De drie champignons
In het Noorderplantsoen zag ik drie champignons. Ik rook eraan en nam een hapje. Ik rook geen carbol, hij was waarschijnlijk niet giftig, hij rook kruidig en smaakte notig. Ik had ze kunnen meenemen, bakken en opeten, maar ik pluk niet graag paddenstoelen, tenzij er vele staan, en niet slechts drie. Daarbij: ze waren al een paar dagen oud, en dan worden ze er niet lekkerder op.
Paddestoelen horen bij de herfst, maar zijn er het hele jaar. De herfst is van alle seizoenen het sterfst, maar ook in de zomer vallen er bladeren en gaan er planten dood, waarvan zwammen kunnen leven. Ze houden wel van vocht – paddestoelen zijn tenslotte een soort schimmels. En in de herfst schijnt de zon korter, lager en minder fel dan in de zomer. In een regenachtige zomer verschijnen er meer paddestoelen dan in een droge.

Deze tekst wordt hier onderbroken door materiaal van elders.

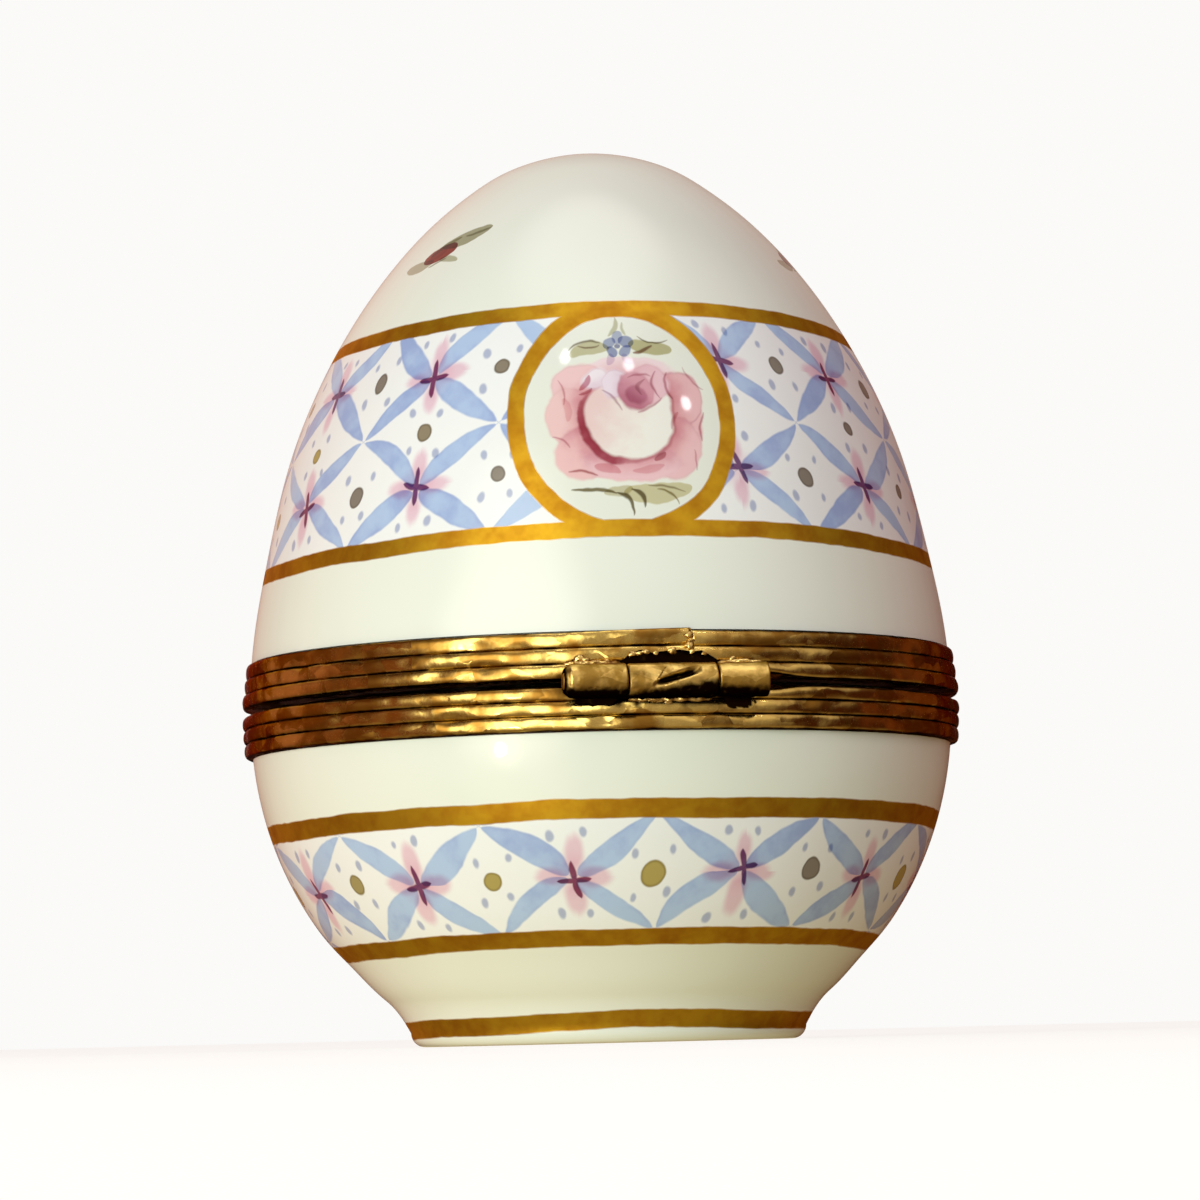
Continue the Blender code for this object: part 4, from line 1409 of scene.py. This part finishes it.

De drie champignons trotseerden de heetste hittegolf ooit en kwamen gewoon tevoorschijn, maar wel in de schaduw van dicht gebladerte, van beuken en vooral pijnbomen. Bovendien vonden ze de onweers- en regenbui van vrijdagochtend vast stimulerend.
De champignons in het plantsoen waren geen champignons zoals ze in blauwe plastic bakjes te koop zijn. Het waren zoals gemeld ook geen carbolchampignons, maar ook geen weidechampignons, anijschampignons of reuzenchampignons. Het waren, zet u zich even schrap, schubbige boschampignons. Die groeien in bossen en parken en krijgen op een hoogbejaarde leeftijd van enkele dagen een schubbige huid op hun hoed. Ze groeien op voedselrijke grond en hebben onderaan hun steel een verdikking. Ook dragen ze vaak een rokje.
Als je een schubbige boschampignon opensnijdt, kleurt zijn vlees van gebroken wit naar rossig. Oude exemplaren, zoals de drie in het plantsoen, krijgen een holle steel. Bovendien worden hun zalmroze lamellen donkerbruin.
In wetenschapslatijn heet deze boschampignon silvaticus: bosbewoner, al staan deze drie in het plantsoen.